How to evaluate the deal before you borrow
Run the numbers with more discipline than optimism. Start with total basis, not just purchase price. Add closing costs, carrying costs, insurance, taxes, lender fees, rehab, utility expense, and a contingency reserve. Then pressure-test your exit value and timeline.
If you plan to refinance, estimate what the stabilized rents need to be and whether the property can realistically hit them. If you plan to sell, evaluate demand, days on market, and how much margin remains if resale pricing softens. A good bridge deal still works when the timeline extends or the exit lands slightly below target.
Also look at cash management.

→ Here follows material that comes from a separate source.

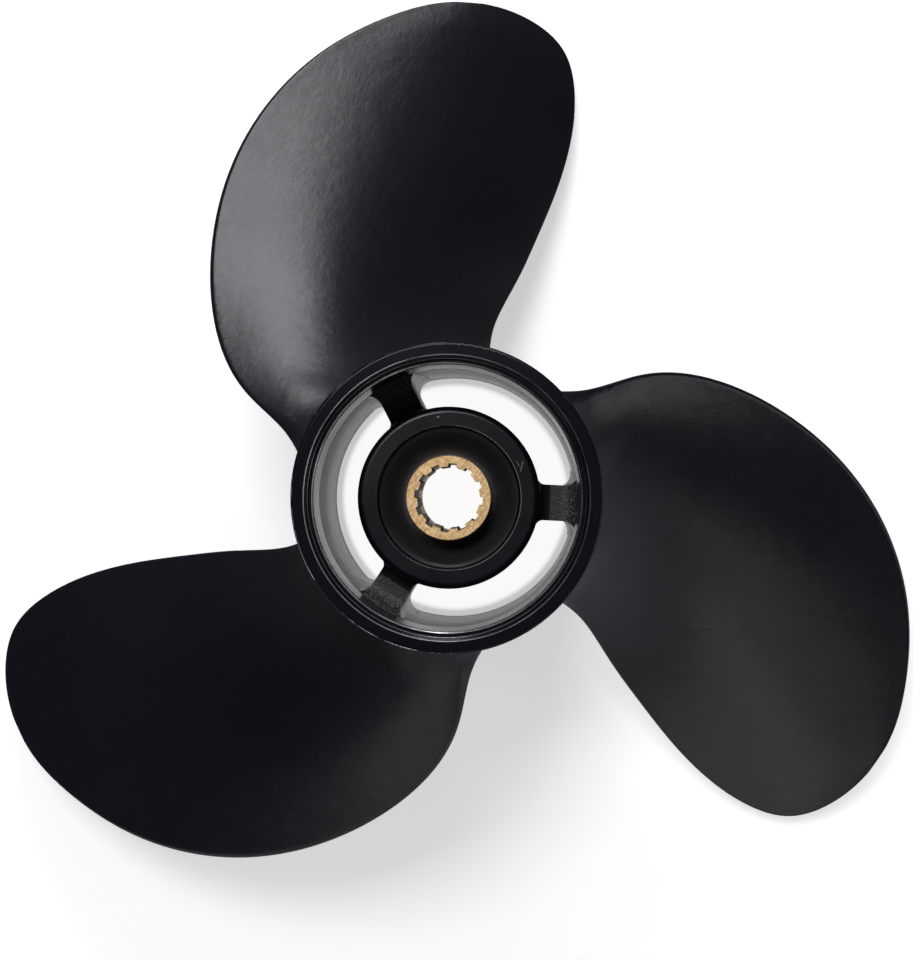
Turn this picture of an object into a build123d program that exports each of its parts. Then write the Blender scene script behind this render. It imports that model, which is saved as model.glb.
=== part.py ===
from build123d import *
import math
import os

# Three-blade outboard propeller with exhaust through the hub.
# Z runs along the shaft and points forward, to the gearcase side.
# The origin is on the shaft axis, in the forward face of the splined sleeve.

# ---- driving dimensions (mm, degrees) ----
TIP_Y = 107.3               # tip of the first blade, for a propeller of 8.5 in (216 mm)
PITCH = 229.0               # 9 in of travel for each turn
BLADE_COUNT = 3
BLADE_STEP = 360.0 / BLADE_COUNT

RIM_Z = 14.5                # forward rim of the barrel
BARREL_LENGTH = 80.0
AFT_Z = RIM_Z - BARREL_LENGTH
BARREL_R = 28.6             # outer radius of the barrel
AFT_LIP_R = 29.2            # slightly flared aft rim
REGISTER_R = 24.5           # machined bore that the exhaust snout enters
REGISTER_END_Z = 0.5
CAST_BORE_R = 24.8          # cast bore just behind the register
AFT_BORE_R = 26.3           # the same bore at the aft rim

HUB_R = 17.4                # inner hub
HUB_BORE_R = 13.3
HUB_FRONT_Z = -1.5
HUB_AFT_Z = -58.0

RIB_WIDTH = 6.9
RIB_WALL_CORNER_R = 2.7     # rounded corners of the exhaust passages
RIB_HUB_CORNER_R = 1.5
RIB_WALL_R = 25.6           # where the outer corners are tangent
RIB_ANGLE = -2.8            # middle of the first rib
RIB_FRONT_Z = -3.5          # at the wall
RIB_HUB_Z = -4.7            # at the hub
RIB_SADDLE_Z = -7.0         # between hub and wall
SADDLE_INNER_R = 19.5       # flat bottom of the saddle
SADDLE_OUTER_R = 21.6
SADDLE_WALL_R = 25.1
SADDLE_HUB_BEND = 2.6
SADDLE_WALL_BEND = 3.6
SADDLE_CUT_R = (15.0, 30.0)  # how far the saddle cut runs past hub and wall
RIB_AFT_Z = -55.0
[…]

Even interest-only payments create burn. Rehab draws do not always hit the same day you want them. If your liquidity is tight, a loan that looks efficient on paper can become operationally difficult mid-project.
Why execution speed matters as much as pricing
For investors, the cheapest capital is not always the best capital. If slower financing causes you to lose the asset, miss a discount, or push closing past a contractual deadline, the rate savings do not matter.
What matters is fit. Can the lender close on the actual timeline? Can they handle an LLC borrower? Will they finance the property in current condition? Do they understand your exit strategy? Can they structure rehab funds in a way that matches your project schedule?
That is why many investors prefer a marketplace approach over forcing every deal into one lending box. A single scenario can produce multiple valid capital paths depending on leverage, term, property condition, and exit. FAAS Funding is built around that logic – one request, multiple options reviewed based on the actual deal.
A bridge loan should buy you time, not create pressure you cannot carry. If the property is transitional, the timeline is compressed, and the exit is defined, short-term financing can be the tool that keeps a strong deal moving. The key is to structure the loan around the business plan, not the other way around.